Teria uns dez ou 12 anos quando apareceu lá por casa o livro “A fome no mundo para principiantesv”. Publicado pela Dom Quixote, era um verdadeiro precursor de um sítio da internet, apresentando-se em jeito de história gráfica, alternando uns desenhos a preto e branco com texto e muitos factos. A mensagem do livro era simples: a fome era um problema mundial de resolução urgente.

À época passeavam-se nas mesmas estantes uns livros encadernados com fotografias de países a que então chamávamos subdesenvolvidos. Neles viam-se imagens de multidões imersas no Ganges e de miúdos com barrigas e olhos gigantes, causados por carências alimentares. Enquanto isso, a crise humanitária causada pela fome na Etiópia inundava as notícias.

A ideia de erradicar a fome colheu entre os dirigentes mundiais e, com ajuda internacional, segundo dados da FAO, os países em desenvolvimento passaram de uma taxa de 30% de subnutrição nos anos 1970 para uma taxa de 12% em 2015.

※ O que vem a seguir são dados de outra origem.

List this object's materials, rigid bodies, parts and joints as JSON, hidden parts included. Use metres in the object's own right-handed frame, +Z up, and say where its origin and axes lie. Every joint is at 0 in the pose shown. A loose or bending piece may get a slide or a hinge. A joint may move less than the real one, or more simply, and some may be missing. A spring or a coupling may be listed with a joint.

Grandes produções alimentares e revoluções como a agricultura transgénica trataram de gerar o excedente capaz de alimentar o batalhão crescente da população mundial. A discussão transferiu-se para a subnutrição das populações, as carências de grupos de alimentos responsáveis por manifestações de raquitismo e outras doenças, nos mesmos locais onde antes a fome grassava.

Só que ao procurarmos resolver a fome, semeámos novos problemas. A agricultura intensiva corroeu os solos, tornando-os pobres em nutrientes e comprometendo a sustentabilidade do modelo, o uso de água foi excessivo e conflituou com as nossas outras necessidades primordiais e o abandono de produções locais pela sua baixa competitividade tornou-nos extremamente dependentes do exterior e hipotecou a prazo a nossa segurança alimentar.

À nova equação vieram ainda somar-se as alterações climáticas – fenómenos como inundações, temperaturas extremas e secas severas que destroem colheitas – e recentemente a pandemia de Covid-19, seguida pela guerra nos territórios considerados os celeiros europeus.

As Nações Unidas estimam que, em 2021, cerca de 828 milhões de pessoas passavam fome, um crescimento em 150 milhões face a 2019. A guerra em particular afetou de uma assentada a produção de cereais, de fertilizantes e os preços dos alimentos, causando sofrimento nas populações mais frágeis em África, na Ásia e Américas.

Não, no século XXI não erradicámos a fome. Numa época em que nos tomamos por civilizados, continuamos apenas a repetir erros dos períodos mais negros da história.